BEGIN SOURCE DATA

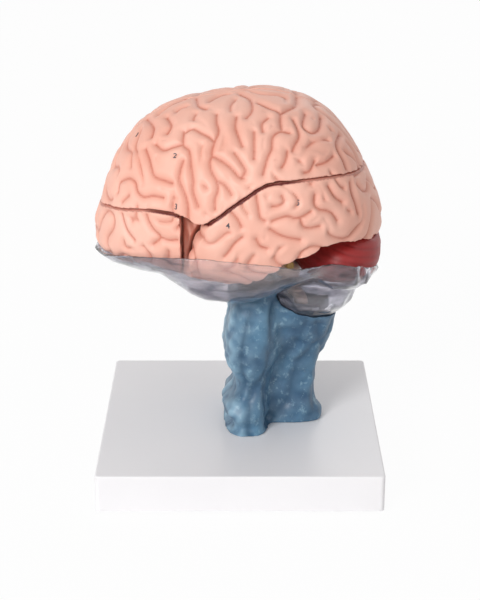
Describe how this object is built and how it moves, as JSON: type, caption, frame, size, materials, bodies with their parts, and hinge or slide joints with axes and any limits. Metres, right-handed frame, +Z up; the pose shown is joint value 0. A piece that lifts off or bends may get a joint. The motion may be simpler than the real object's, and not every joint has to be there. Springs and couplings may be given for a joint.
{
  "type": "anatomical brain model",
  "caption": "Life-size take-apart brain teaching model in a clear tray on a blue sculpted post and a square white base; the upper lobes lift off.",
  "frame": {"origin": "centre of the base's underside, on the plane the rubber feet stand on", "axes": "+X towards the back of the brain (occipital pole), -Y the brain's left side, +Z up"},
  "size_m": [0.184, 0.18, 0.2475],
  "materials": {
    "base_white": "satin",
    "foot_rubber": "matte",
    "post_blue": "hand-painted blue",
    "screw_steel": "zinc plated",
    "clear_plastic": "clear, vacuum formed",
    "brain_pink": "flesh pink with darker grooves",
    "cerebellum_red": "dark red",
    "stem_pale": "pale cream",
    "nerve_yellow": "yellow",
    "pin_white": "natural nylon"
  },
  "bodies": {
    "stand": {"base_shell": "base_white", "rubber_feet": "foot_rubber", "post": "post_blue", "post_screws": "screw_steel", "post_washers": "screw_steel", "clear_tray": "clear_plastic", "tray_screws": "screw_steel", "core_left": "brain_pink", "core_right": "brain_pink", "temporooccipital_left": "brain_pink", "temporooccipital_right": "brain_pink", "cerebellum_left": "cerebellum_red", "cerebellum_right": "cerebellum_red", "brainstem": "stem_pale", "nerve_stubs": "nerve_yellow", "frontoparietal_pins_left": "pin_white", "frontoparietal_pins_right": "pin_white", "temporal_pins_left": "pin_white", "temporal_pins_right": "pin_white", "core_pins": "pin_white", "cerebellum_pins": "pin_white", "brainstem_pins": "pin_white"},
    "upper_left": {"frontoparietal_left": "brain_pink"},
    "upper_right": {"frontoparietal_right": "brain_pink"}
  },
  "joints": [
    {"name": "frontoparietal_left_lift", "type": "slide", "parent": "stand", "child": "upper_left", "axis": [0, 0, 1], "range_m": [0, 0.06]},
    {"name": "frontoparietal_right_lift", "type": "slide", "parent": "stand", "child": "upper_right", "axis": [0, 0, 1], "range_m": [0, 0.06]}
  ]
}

END SOURCE DATA

**THE REQUEST**. Each line above is to be repeated exactly.

**WRITTEN SOLUTION**.
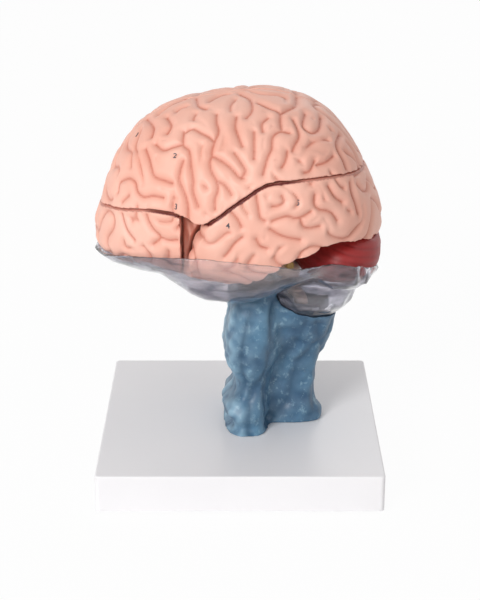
Describe how this object is built and how it moves, as JSON: type, caption, frame, size, materials, bodies with their parts, and hinge or slide joints with axes and any limits. Metres, right-handed frame, +Z up; the pose shown is joint value 0. A piece that lifts off or bends may get a joint. The motion may be simpler than the real object's, and not every joint has to be there. Springs and couplings may be given for a joint.
{
  "type": "anatomical brain model",
  "caption": "Life-size take-apart brain teaching model in a clear tray on a blue sculpted post and a square white base; the upper lobes lift off.",
  "frame": {"origin": "centre of the base's underside, on the plane the rubber feet stand on", "axes": "+X towards the back of the brain (occipital pole), -Y the brain's left side, +Z up"},
  "size_m": [0.184, 0.18, 0.2475],
  "materials": {
    "base_white": "satin",
    "foot_rubber": "matte",
    "post_blue": "hand-painted blue",
    "screw_steel": "zinc plated",
    "clear_plastic": "clear, vacuum formed",
    "brain_pink": "flesh pink with darker grooves",
    "cerebellum_red": "dark red",
    "stem_pale": "pale cream",
    "nerve_yellow": "yellow",
    "pin_white": "natural nylon"
  },
  "bodies": {
    "stand": {"base_shell": "base_white", "rubber_feet": "foot_rubber", "post": "post_blue", "post_screws": "screw_steel", "post_washers": "screw_steel", "clear_tray": "clear_plastic", "tray_screws": "screw_steel", "core_left": "brain_pink", "core_right": "brain_pink", "temporooccipital_left": "brain_pink", "temporooccipital_right": "brain_pink", "cerebellum_left": "cerebellum_red", "cerebellum_right": "cerebellum_red", "brainstem": "stem_pale", "nerve_stubs": "nerve_yellow", "frontoparietal_pins_left": "pin_white", "frontoparietal_pins_right": "pin_white", "temporal_pins_left": "pin_white", "temporal_pins_right": "pin_white", "core_pins": "pin_white", "cerebellum_pins": "pin_white", "brainstem_pins": "pin_white"},
    "upper_left": {"frontoparietal_left": "brain_pink"},
    "upper_right": {"frontoparietal_right": "brain_pink"}
  },
  "joints": [
    {"name": "frontoparietal_left_lift", "type": "slide", "parent": "stand", "child": "upper_left", "axis": [0, 0, 1], "range_m": [0, 0.06]},
    {"name": "frontoparietal_right_lift", "type": "slide", "parent": "stand", "child": "upper_right", "axis": [0, 0, 1], "range_m": [0, 0.06]}
  ]
}